This trend raises all sorts of possibilities of re-greening our infrastructure.
And not a moment too soon.
And yet there are still folks out there building brand new car dealerships on the edge of town. Thanks, US PIRG & Bikeportland.
The future is human powered.
Nice. Filing that one away for later use. 🙂
…I like rent free living too…but underside a Portland bridge, prison and my parent’s garage all have draw backs too. 😉
Ha. Tongue firmly in cheek I assume. 🙂
I took it to mean, many would like to own their home, but most of us have to rent (either from a landlord or from a mortgage owner).
Americans love their cars as much as ever. The drop in miles driven is caused by economics. Gas is expensive and has been for several years. Baby boomer are nearing retirement and can’t blow money on gas like they did in the past. The job market is gradually getting worse. The unemployment numbers have gone down recently only because so many people have dropped out of the job market. Those people lucky enough to have a job are afraid that next week they will not have one so they are hoarding cash. Since the dot-com bust the economy has been in a secular bear market (these phases do have booms within them which we’ve seen for the past 4 years, largely due to Fed money printing). The bears usually last about 17 years, then 17 years of good times so this one could be over in 4 more years except that the huge government debt will likely cause some severe economic pain not normally experienced, so the future is very uncertain now. THAT is the main reason for the current slow economy – people are afraid of bumbling incompetent government from the local level to Washington DC. As long as we have massive uncontrolled deficits and debt, and a totally dysfunctional government, people will be fearful. The recent health care law train wreck makes it so businesses cannot plan for their future – they have no idea what types of expensive mandates will come out of Washington so they don’t hire more people – they are hoarding cash. Want to learn more? Don’t listen to me – check out these websites – hear what others are saying and decide for yourself:
http://www.jugglingdynamite.com
http://www.zerohedge.com
http://www.europac.net
http://www.nationalcenter.org
http://www.silverbearcafe.com/private/home.html
http://www.shtfplan.com/
http://www.americanthinker.com/
“Americans love their cars as much as ever.”
Oh, really? I think you’re leaving out how much those who bike love biking even more –
http://oopsmark.ca/science-behind-cycling-makes-us-happier/#.UqJeTxuo9pM.facebook
While I share your opinion that the most recent recession does not explain the decline in vehicle miles per year, I think that I can make a good argument that it is exactly our 21st century economy that is driving the decline and it is not likely to be reversed.
Consider these reported facts:
1. Workforce participation has been on the decline since 2001.
http://www.washingtonpost.com/blogs/wonkblog/wp/2013/09/06/the-incredible-shrinking-labor-force-again/
2. Wages have been on the decline for a generation, falling from an inflation adjusted high in 1974. While vehicle ownership costs have not been declining. (Was there a tipping point in 2004-06 where the cost exceeded benefit for low/middle income citizens?)
http://blogs.wsj.com/moneybeat/2013/04/16/the-best-indicator-of-u-s-health-is-wage-growth-or-lack-thereof/
3. 20% of American workers now work from home at least one day a week.

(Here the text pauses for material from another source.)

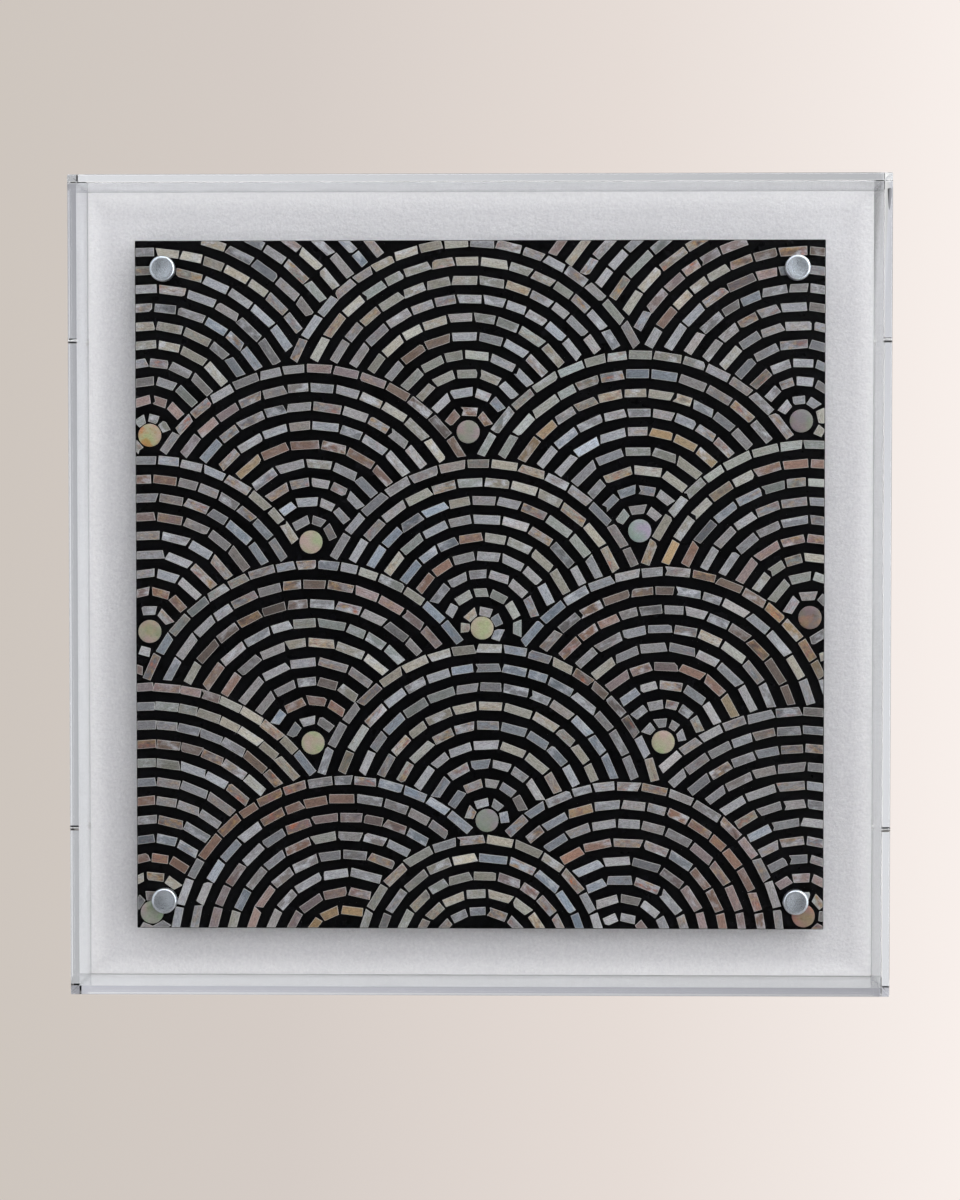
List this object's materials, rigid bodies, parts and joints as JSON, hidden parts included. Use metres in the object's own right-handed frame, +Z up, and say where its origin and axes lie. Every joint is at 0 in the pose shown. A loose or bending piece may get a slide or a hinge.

That is up from 5% in 2001. One advocacy groups study expects the number to increase 60% in five years. Number one reason people like working from home? Avoid commute (of any kind). http://www.forbes.com/sites/kenrapoza/2013/02/18/one-in-five-americans-work-from-home-numbers-seen-rising-over-60/
Pretty strong arguments. Are you sure vehicle ownership costs haven’t been declining after inflation? Cars have certainly gotten more durable since 1974, so the used market is better.
Maybe the better way to say it would be that the economic forces at work here are more long-term than short-term.
No, I’m not sure. The Atlantic dumped some GM slides on the internet a few months ago. I can’t tell if the ownership cost chart is inflation adjusted or not. Other charts are clearly marked as IA.
http://www.theatlantic.com/business/archive/2013/09/the-dubious-future-of-the-american-car-business-in-14-charts/279422/
Several interesting charts at the link. GM seems to think that the tuition finance bubble is crowding out vehicle purchases in the 16-24 and 25-35 market segments. Not so sure about that. One thing is for sure, GM recognizes the danger in the ‘American’s have ended love affair’ meme and are making a point to counter with pressers and published ‘research’.
Michael
I think you reflect the tenor of the press release, but I don’t think the press release really reflects the content of the report. The report admits that most of the effects they observing seem to be related to:
– An aging population that travels less overall
– Increased use of telecommuting / working from home
– Decreased labor force participation
And the conclusion of the report admits that they need far better data to make solid policy conclusions.
This doesn’t stop them from making policy conclusions, but the problem that I see is that the evidence seems to be that individuals are simply traveling LESS, not traveling via alternative means.
The report supports a policy recommendation that we should not continue to assume ever increasing MPV. But it does not necessarily in my view support a recommendation to redirect those dollars to alternative transportation.
For instance, one could just as reasonably argue that we should redirect the dollars to high speed broadband, for example, to support telecommuting, or that we should prepare our cities for a greying and homebound elderly population.
Driving is about as rewarding of a thing as you can do. It is best if you have a car with some performance under the hood. There is nothing like just heading out with no destination in mind, just drive for hours, music on or off- either way
classic.
thanks, jim.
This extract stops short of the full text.